- [Exercise aim] The data below holds a line containing "addCabinet();" and a line containing "cad_parts[node].hide_render = cad_parts[node].hide_viewport"; please quote exactly those two lines and every line between them, and nothing else.

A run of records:
#####

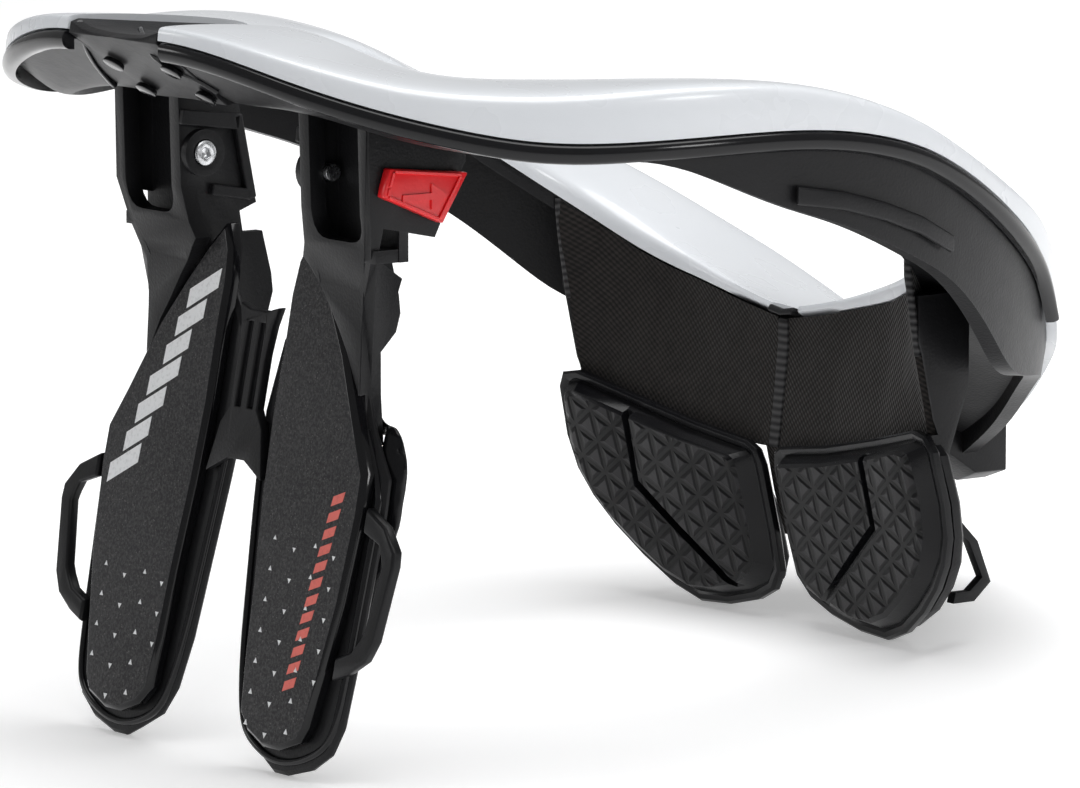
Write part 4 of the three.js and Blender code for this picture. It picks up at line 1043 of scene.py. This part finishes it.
class NECKBRACE_OT_prints(bpy.types.Operator):
    """Make the plain printed bars and the small triangle dots on the leg panels"""

    bl_idname = "neckbrace.prints"
    bl_label = "Panel prints"

    def execute(self, context):
        sizes = context.scene.neck_brace_sizes
        for side in SIDES:
            sign = 1 if side == "right" else -1
            tree = surface_of(f"leg_panel_{side}")
            dots = self.dots(tree, sign, sizes.dot_size, sizes.ink_thick)
            piece = join_pieces(dots, f"panel_dots_{side}")
            finish_piece(piece, "root", finish_named("white_print"))
            if side == "left":
                bars = self.bars(tree, sign, -70, -120, 7, sizes.ink_thick)
                ink = "white_print"
            else:
                bars = self.bars(tree, sign, -118, -168, 12, sizes.ink_thick)
                ink = "coral_print"
            marks = join_pieces(bars, f"panel_bars_{side}")
            finish_piece(marks, "root", finish_named(ink))
        return {"FINISHED"}

    def on_panel(self, tree, x, z, turn):
        """The place of a mark on a panel's outer face, at x and z of the worn brace."""
        place, normal = hit_from(tree, worn(x, RAY_START_Y, z), worn(x, 0, z))
        if place is None:
            return None
        across = STANDING.to_3x3() @ Vector((1, 0, 0))
        across = (across - normal * across.dot(normal)).normalized()
        up = normal.cross(across)
        matrix = Matrix((
            (across.x, up.x, normal.x, 0), (across.y, up.y, normal.y, 0),
            (across.z, up.z, normal.z, 0), (0, 0, 0, 1),
        ))
        spin = Matrix.Rotation(turn, 4, "Z")
        return Matrix.Translation(place - normal * INK_SINK) @ matrix @ spin

    def dots(self, tree, sign, radius, thick):
        """Small triangles in staggered columns, every other column upside down."""
        made = []
        offsets = (-12.8, -3.5, 5.8, 14.6) if sign > 0 else (11.8, 2.4, -7.0, -15.6)
        for row in range(7 if sign > 0 else 5):
            size = radius * (1 - 0.03 * row)
            corners = [
                (size * math.cos(math.radians(angle)), size * math.sin(math.radians(angle)))
                for angle in (90, 210, 330)
            ]
            for column, offset in enumerate(offsets):
                # The leg's tip is too narrow for the last column.
                if column == 3 and row < 2:
                    continue
                x = sign * (LEG_X + offset)
                z = -180.5 + row * 8.2 - (1.9 if column % 2 else 0)
                place = self.on_panel(tree, x, z, math.pi * (column % 2))
                if place is None:
                    continue
                dot = outline_plate("dot", corners, thick)
                place_piece(dot, place)
                made.append(dot)
        return made

    def bars(self, tree, sign, top, bottom, count, thick):
        """A row of plain slanted bars that runs down a panel."""
        made = []
        for index in range(count):
            share = index / (count - 1)
            z = top + (bottom - top) * share
            if sign < 0:
                x = 13.5 - LEG_X - share * 24.5
                wide = 15 - (index % 3) * 1.5
                high = 4.6
            else:
                x = LEG_X + 12.5 - share * 8.5
                wide = 5.2
                high = 2.4
            half, rise = wide / 2000, high / 2000
            skew = rise * 0.62
            corners = [
                (-half - skew, -rise), (half - skew, -rise), (half + skew, rise), (-half + skew, rise),
            ]
            place = self.on_panel(tree, x, z, math.radians(28 if sign < 0 else 20))
            if place is None:
                continue
            bar = outline_plate("bar", corners, thick)
            place_piece(bar, place)
            made.append(bar)
        return made


OPERATORS = (
    NECKBRACE_OT_stage,
    NECKBRACE_OT_collar,
    NECKBRACE_OT_chassis,
    NECKBRACE_OT_legs,
    NECKBRACE_OT_leg_pads,
    NECKBRACE_OT_chest,
    NECKBRACE_OT_fabric,
    NECKBRACE_OT_tabs,
    NECKBRACE_OT_prints,
)


class NECKBRACE_PT_panel(bpy.types.Panel):
    """The neck brace's sizes, colours and pieces"""

    bl_idname = "NECKBRACE_PT_panel"
    bl_label = "Neck Brace"
    bl_space_type = "VIEW_3D"
    bl_region_type = "UI"
    bl_category = "Neck Brace"

    def draw(self, context):
        layout = self.layout
        for group in (context.scene.neck_brace_sizes, context.scene.neck_brace_colours):
            for key in group.__annotations__:
                layout.prop(group, key)
        for operator in OPERATORS:
            layout.operator(operator.bl_idname)


CLASSES = (NeckBraceSizes, NeckBraceColours, *OPERATORS, NECKBRACE_PT_panel)


def register():
    for cls in CLASSES:
        bpy.utils.register_class(cls)
    bpy.types.Scene.neck_brace_sizes = bpy.props.PointerProperty(type=NeckBraceSizes)
    bpy.types.Scene.neck_brace_colours = bpy.props.PointerProperty(type=NeckBraceColours)


def unregister():
    del bpy.types.Scene.neck_brace_colours
    del bpy.types.Scene.neck_brace_sizes
    for cls in reversed(CLASSES):
        bpy.utils.unregister_class(cls)


def main():
    register()
    bpy.ops.neckbrace.stage()
    bpy.ops.neckbrace.collar()
    bpy.ops.neckbrace.chassis()
    bpy.ops.neckbrace.legs()
    bpy.ops.neckbrace.leg_pads()
    bpy.ops.neckbrace.chest()
    bpy.ops.neckbrace.fabric()
    bpy.ops.neckbrace.tabs()
    bpy.ops.neckbrace.prints()


if __name__ == "__main__":
    main()
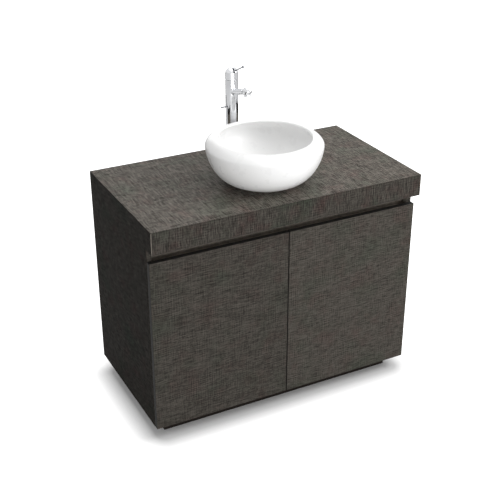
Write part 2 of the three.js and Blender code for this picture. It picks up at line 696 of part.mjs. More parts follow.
function addBasin() {
  const basin = groupAt(0, BASIN_Y, COUNTER_HEIGHT);
  const gasketInner = BASIN_FOOT_RADIUS - BASIN_FOOT_WIDTH;
  const gasket = ring(BASIN_FOOT_RADIUS - 1, gasketInner + 1, 0, GASKET_THICKNESS, ROUND_LARGE);
  add(basin, 'basin_bowl', basinBowl(), 'glazed_ceramic');
  add(basin, 'basin_gasket', gasket, 'clear_rubber');
  add(basin, 'waste_body', wasteBody(), 'chrome');
  add(basin, 'waste_plug', wastePlug(), 'chrome');
  const washerBottom = -BOARD - WASHER_THICKNESS;
  const overTail = TAIL_RADIUS + CLEARANCE;
  const washer = ring(TAIL_RADIUS + WASHER_WIDTH, overTail, washerBottom, -BOARD);
  add(basin, 'waste_washer', washer, 'black_rubber');
  const nutBottom = washerBottom - LOCKNUT_HEIGHT;
  const locknut = hexNut(2 * (TAIL_RADIUS + LOCKNUT_WALL), overTail, nutBottom, washerBottom);
  add(basin, 'waste_locknut', locknut, 'brass');
  add(basin, 'ball_rod', ballRod(), 'plated_steel');
  add(basin, 'ball_rod_nut', portNut(), 'chrome');
  addTrap(basin);
}

// ---------------------------------------------------------------- bottle trap

function trapBody() {
  const inside = TRAP_RADIUS - TRAP_WALL;
  const overTail = TAIL_RADIUS + CLEARANCE;
  const start = new THREE.Vector3(0, 0, TRAP_OUTLET_Z);
  const outer = turned([
    [0, TRAP_JOINT], [TRAP_RADIUS, TRAP_JOINT], [TRAP_RADIUS, TRAP_SHOULDER - TRAP_WALL],
    [TRAP_NECK_RADIUS, TRAP_SHOULDER], [TRAP_NECK_RADIUS, TRAP_NECK_TOP - CLEARANCE],
    [0, TRAP_NECK_TOP - CLEARANCE],
  ]);
  const port = aimed(cylinder(TRAP_PORT_RADIUS, 0, TRAP_PORT_LENGTH), start, ALONG_Y);
  const chamber = cylinder(inside, TRAP_JOINT - 1, TRAP_SHOULDER - 2 * TRAP_WALL);
  const throat = cylinder(overTail, TRAP_SHOULDER - 3 * TRAP_WALL, TRAP_NECK_TOP + 1);
  const portBore = cylinder(OUTLET_RADIUS + HOLE_CLEARANCE, 0, TRAP_PORT_LENGTH + 1);
  return cut(join(outer, port), chamber, throat, aimed(portBore, start, ALONG_Y));
}

// A union nut: a skirt over the threaded end, and a lip that closes on the inner tube.
function unionNut(skirtRadius, lipRadius, jointAt, length) {
  const skirt = skirtRadius + CLEARANCE;
  const lip = lipRadius + CLEARANCE;
  const outer = skirt + TRAP_NUT_WALL;
  const start = jointAt - length * 0.7;
  return turned([
    [skirt, start], [outer, start], [outer, start + length], [lip, start + length],
    [lip, jointAt], [skirt, jointAt], [skirt, start],
  ]);
}

function addTrap(basin) {
  const start = new THREE.Vector3(0, 0, TRAP_OUTLET_Z);
  const inside = TRAP_RADIUS - TRAP_WALL;
  const cupTop = TRAP_JOINT - CLEARANCE;
  add(basin, 'trap_body', trapBody(), 'white_plastic');
  const cup = turned([
    [0, TRAP_BOTTOM], [TRAP_RADIUS - 6, TRAP_BOTTOM], [TRAP_RADIUS, TRAP_BOTTOM + 6],
    [TRAP_RADIUS, cupTop], [inside, cupTop], [inside, TRAP_BOTTOM + 6 + TRAP_WALL],
    [0, TRAP_BOTTOM + TRAP_WALL],
  ]);
  add(basin, 'trap_cup', cup, 'white_plastic');
  const inletNut = unionNut(TRAP_NECK_RADIUS, TAIL_RADIUS, TRAP_NECK_TOP, TRAP_NUT_LENGTH);
  add(basin, 'trap_inlet_nut', inletNut, 'white_plastic');
  const portJoint = TRAP_PORT_LENGTH + CLEARANCE;
  const outletNut = unionNut(TRAP_PORT_RADIUS, OUTLET_RADIUS, portJoint, TRAP_NUT_LENGTH);
  add(basin, 'trap_outlet_nut', aimed(outletNut, start, ALONG_Y), 'white_plastic');
  const pipe = ring(OUTLET_RADIUS, OUTLET_RADIUS - OUTLET_WALL, TRAP_RADIUS + 1, BACK - BASIN_Y);
  add(basin, 'trap_outlet_pipe', aimed(pipe, start, ALONG_Y), 'white_plastic');
}

// ---------------------------------------------------------------- tap

const SPOUT_ANGLE = THREE.MathUtils.degToRad(SPOUT_RISE);
const SPOUT_DIRECTION = new THREE.Vector3(0, -Math.cos(SPOUT_ANGLE), Math.sin(SPOUT_ANGLE));
const SPOUT_ROOT = new THREE.Vector3(0, 0, SPOUT_AXIS_Z);

function spoutOutline(extra) {
  const head = SPOUT_HEAD_RADIUS + extra;
  return aimed(turned([
    [0, TAP_RADIUS / 2], [SPOUT_RADIUS + extra, TAP_RADIUS / 2],
    [SPOUT_RADIUS + extra, SPOUT_HEAD_START - 4], [head, SPOUT_HEAD_START + 2],
    [head, SPOUT_LENGTH - 11], [head - 2, SPOUT_LENGTH - 5.5], [head - 6, SPOUT_LENGTH - 1.5],
    [0, SPOUT_LENGTH],
  ]), SPOUT_ROOT, SPOUT_DIRECTION);
}

function tapSpout() {
  const column = cylinder(TAP_RADIUS + CLEARANCE, BODY_BOTTOM, TAP_BODY_TOP, ROUND_LARGE);
  return cut(spoutOutline(0), column);
}

function aerator() {
  const down = new THREE.Vector3(0, -Math.sin(SPOUT_ANGLE), -Math.cos(SPOUT_ANGLE));
  const along = SPOUT_LENGTH - AERATOR_FROM_TIP;
  const centre = SPOUT_ROOT.clone().addScaledVector(SPOUT_DIRECTION, along);
  const radius = SPOUT_HEAD_RADIUS - AERATOR_INSET;
  const barrel = aimed(cylinder(radius, 0, SPOUT_HEAD_RADIUS + AERATOR_REACH), centre, down);
  return cut(barrel, spoutOutline(CLEARANCE));
}

// The slot in the body's left side lets the lift pin travel up and down.
function tapBody() {
  const shell = ring(TAP_RADIUS, TAP_BORE, BODY_BOTTOM, TAP_BODY_TOP, ROUND_LARGE);
  const slotHalf = LIFT_PIN_RADIUS + 2 * CLEARANCE;
  const slot = block(
    [-TAP_RADIUS - 1, 1 - TAP_BORE],
    [LIFT_ROD_Y - slotHalf, LIFT_ROD_Y + slotHalf],
    [LIFT_PIN_Z - slotHalf, LIFT_PIN_Z + LIFT_TRAVEL + slotHalf],
  );
  return cut(shell, slot);
}

const PIVOT = new THREE.Vector3(0, 0, CAP_SHOULDER);

// A slot from front to top lets the lever pin tilt between closed and fully open.
function leverCap() {
  const dome = [];
  for (let i = 0; i <= 7; i += 1) {
    const angle = (i / 7) * Math.PI / 2;
    dome.push([TAP_RADIUS * Math.cos(angle), CAP_SHOULDER + (CAP_TOP - CAP_SHOULDER) * Math.sin(angle)]);
  }
  dome[7][0] = 0;
  const cap = turned([
    [CAP_BORE, CAP_BOTTOM], [TAP_RADIUS, CAP_BOTTOM], ...dome,
    [0, CAP_TOP - CAP_ROOF], [CAP_BORE * 0.6, CAP_TOP - CAP_ROOF - 1],
    [CAP_BORE, CAP_TOP - 2 * CAP_ROOF], [CAP_BORE, CAP_BOTTOM],
  ], ROUND_LARGE);
  const half = LEVER_RADIUS + CLEARANCE;
  const margin = Math.asin((half + CLEARANCE) / CAP_BORE);
  const low = THREE.MathUtils.degToRad(LEVER_RISE) - margin;
  const high = THREE.MathUtils.degToRad(LEVER_RISE + LEVER_TILT) + margin;
  const reach = TAP_RADIUS * 2;
  const start = CAP_BORE * 0.5;
  const at = (angle, radius) => [-radius * Math.cos(angle), CAP_SHOULDER + radius * Math.sin(angle)];
  const sector = [at(low, start), at(high, start), at(high, reach), at(low, reach)];
  const slot = loft(sector, -half, sector, half, (y, z, x) => [x, y, z]);
  return cut(cap, slot);
}

function leverPin() {
  const angle = THREE.MathUtils.degToRad(LEVER_RISE);
  const direction = new THREE.Vector3(0, -Math.cos(angle), Math.sin(angle));
  const pin = aimed(cylinder(LEVER_RADIUS, 0, LEVER_LENGTH, ROUND_SMALL), PIVOT, direction);
  const tip = PIVOT.clone().addScaledVector(direction, LEVER_LENGTH);
  const ball = new THREE.SphereGeometry(LEVER_BALL_RADIUS, ROUND_SMALL, 10).translate(tip.x, tip.y, tip.z);
  const hubBarrel = cylinder(LEVER_HUB_RADIUS, -LEVER_HUB_RADIUS, LEVER_HUB_RADIUS, ROUND_SMALL);
  const hub = aimed(hubBarrel, PIVOT, ALONG_X);
  const halfAxle = CAP_BORE - CLEARANCE;
  const axle = aimed(cylinder(1.5, -halfAxle, halfAxle, ROUND_SMALL), PIVOT, ALONG_X);
  return join(pin, ball, hub, axle);
}

function addTap() {
  const tap = groupAt(0, TAP_Y, COUNTER_HEIGHT);
  const holes = (bottom, top) => [
    cylinder(STUD_RADIUS + CLEARANCE, bottom, top, ROUND_SMALL).translate(0, STUD_Y, 0),
    cylinder(LIFT_ROD_RADIUS + HOLE_CLEARANCE, bottom, top, ROUND_SMALL).translate(0, LIFT_ROD_Y, 0),
    ...SIDES.map(([, side]) => {
      const inletHole = cylinder(INLET_RADIUS + CLEARANCE, bottom, top, ROUND_SMALL);
      return inletHole.translate(side * INLET_X, INLET_Y, 0);
    }),
  ];
  const base = cylinder(TAP_RADIUS + TAP_BASE_RIM, 0, TAP_BASE_HEIGHT, ROUND_LARGE);
  add(tap, 'tap_base', cut(base, ...holes(-1, TAP_BASE_HEIGHT + 1)), 'chrome');
  add(tap, 'tap_body', tapBody(), 'chrome');
  add(tap, 'tap_spout', tapSpout(), 'chrome');
  add(tap, 'aerator', aerator(), 'chrome');
  add(tap, 'lever_cap', leverCap(), 'chrome');
  add(tap, 'lever_pin', leverPin(), 'chrome');
  const cartridge = turned([
    [0, CARTRIDGE_BOTTOM], [TAP_BORE - CLEARANCE, CARTRIDGE_BOTTOM],
    [TAP_BORE - CLEARANCE, CARTRIDGE_TOP], [CARTRIDGE_NECK_RADIUS, CARTRIDGE_TOP],
    [CARTRIDGE_NECK_RADIUS, CARTRIDGE_NECK_TOP], [0, CARTRIDGE_NECK_TOP],
  ]);
  add(tap, 'cartridge', cartridge, 'white_plastic');
  addTapFixing(tap, holes);
  addLift(tap);
}

function addTapFixing(tap, holes) {
  const clampBottom = -BOARD - CLAMP_THICKNESS;
  const clamp = cylinder(CLAMP_RADIUS, clampBottom, -BOARD);
  add(tap, 'tap_clamp_plate', cut(clamp, ...holes(clampBottom - 1, 1 - BOARD)), 'plated_steel');
  const stud = cylinder(STUD_RADIUS, STUD_BOTTOM, STUD_TOP, ROUND_SMALL).translate(0, STUD_Y, 0);
  add(tap, 'tap_stud', stud, 'brass');
  const nut = hexNut(STUD_NUT_FLATS, STUD_RADIUS + CLEARANCE, clampBottom - STUD_NUT_HEIGHT, clampBottom);
  add(tap, 'tap_locknut', nut.translate(0, STUD_Y, 0), 'brass');
  for (const [name, side] of [['hot', -1], ['cold', 1]]) {
    const inlet = ring(INLET_RADIUS, INLET_RADIUS - INLET_WALL, INLET_BOTTOM, INLET_TOP, ROUND_SMALL);
    add(tap, `${name}_inlet`, inlet.translate(side * INLET_X, INLET_Y, 0), 'plated_steel');
  }
}

// The lift pin, its rod and the perforated strap rise together and swing the ball rod.
function addLift(tap) {
  const pinStart = new THREE.Vector3(0, LIFT_ROD_Y, LIFT_PIN_Z);
  const pinRoot = LIFT_ROD_RADIUS + CLEARANCE;
  const pin = cylinder(LIFT_PIN_RADIUS, -TAP_RADIUS - LIFT_PIN_OUT, -pinRoot, ROUND_SMALL);
  add(tap, 'lift_pin', aimed(pin, pinStart, ALONG_X), 'plated_steel');
  const rodTop = LIFT_PIN_Z + LIFT_PIN_RADIUS;
  const rod = cylinder(LIFT_ROD_RADIUS, LIFT_ROD_BOTTOM, rodTop, ROUND_SMALL).translate(0, LIFT_ROD_Y, 0);
  add(tap, 'lift_rod', rod, 'plated_steel');
  const strapBottom = BALL_ROD_Z - STRAP_BELOW_ROD;
  const strap = block(
    [-STRAP_WIDTH / 2, STRAP_WIDTH / 2],
    [STRAP_FRONT, STRAP_FRONT + STRAP_THICKNESS],
    [strapBottom, strapBottom + STRAP_HEIGHT],
  );
  const hole = cylinder(STRAP_HOLE_RADIUS, 0, STRAP_THICKNESS * 4, ROUND_SMALL);
  aimed(hole, new THREE.Vector3(0, STRAP_FRONT - STRAP_THICKNESS, BALL_ROD_Z), ALONG_Y);
  add(tap, 'linkage_strap', cut(strap, hole), 'plated_steel');
}

addCabinet();
for (const [name, side] of SIDES) addDoor(name, side);
addBasin();
addTap();

export default vanity;
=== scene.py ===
"""Looks of the vessel sink on its vanity cabinet: fine meshes, materials, lights and camera.

Lengths are in millimetres until a mesh is made; meshes, lights and the camera are in metres.
"""

import json
import math

import bmesh
import bpy
from mathutils import Matrix, Vector


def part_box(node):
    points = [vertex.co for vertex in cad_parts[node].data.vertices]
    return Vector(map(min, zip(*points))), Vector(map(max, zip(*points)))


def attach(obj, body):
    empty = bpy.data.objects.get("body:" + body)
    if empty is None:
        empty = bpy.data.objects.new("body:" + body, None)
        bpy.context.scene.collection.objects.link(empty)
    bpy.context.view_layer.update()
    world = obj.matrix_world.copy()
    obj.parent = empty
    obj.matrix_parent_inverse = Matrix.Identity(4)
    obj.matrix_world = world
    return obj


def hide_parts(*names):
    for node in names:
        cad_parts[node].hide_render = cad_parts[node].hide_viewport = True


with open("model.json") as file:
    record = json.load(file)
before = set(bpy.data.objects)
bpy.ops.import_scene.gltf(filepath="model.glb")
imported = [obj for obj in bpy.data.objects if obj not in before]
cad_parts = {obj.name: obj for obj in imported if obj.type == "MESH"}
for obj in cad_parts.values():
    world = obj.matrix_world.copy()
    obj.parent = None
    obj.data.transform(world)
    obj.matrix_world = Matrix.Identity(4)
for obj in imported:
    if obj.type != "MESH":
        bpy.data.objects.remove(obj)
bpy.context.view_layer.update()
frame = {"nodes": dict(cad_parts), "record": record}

MM = 0.001
BEHAVIOUR = frame["record"]["behaviour"]
BODY_OF = {node: body for body, nodes in BEHAVIOUR["bodies"].items() for node in nodes}
SIDES = {"left": -1, "right": 1}
LEVELS = ("lower", "upper")


# ------------------------------------------------------------------ places from the frame


def box_mm(node):
    low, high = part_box(node)
    return low / MM, high / MM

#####

- [Written solution]
addCabinet();
for (const [name, side] of SIDES) addDoor(name, side);
addBasin();
addTap();

export default vanity;
=== scene.py ===
"""Looks of the vessel sink on its vanity cabinet: fine meshes, materials, lights and camera.

Lengths are in millimetres until a mesh is made; meshes, lights and the camera are in metres.
"""

import json
import math

import bmesh
import bpy
from mathutils import Matrix, Vector


def part_box(node):
    points = [vertex.co for vertex in cad_parts[node].data.vertices]
    return Vector(map(min, zip(*points))), Vector(map(max, zip(*points)))


def attach(obj, body):
    empty = bpy.data.objects.get("body:" + body)
    if empty is None:
        empty = bpy.data.objects.new("body:" + body, None)
        bpy.context.scene.collection.objects.link(empty)
    bpy.context.view_layer.update()
    world = obj.matrix_world.copy()
    obj.parent = empty
    obj.matrix_parent_inverse = Matrix.Identity(4)
    obj.matrix_world = world
    return obj


def hide_parts(*names):
    for node in names:
        cad_parts[node].hide_render = cad_parts[node].hide_viewport = True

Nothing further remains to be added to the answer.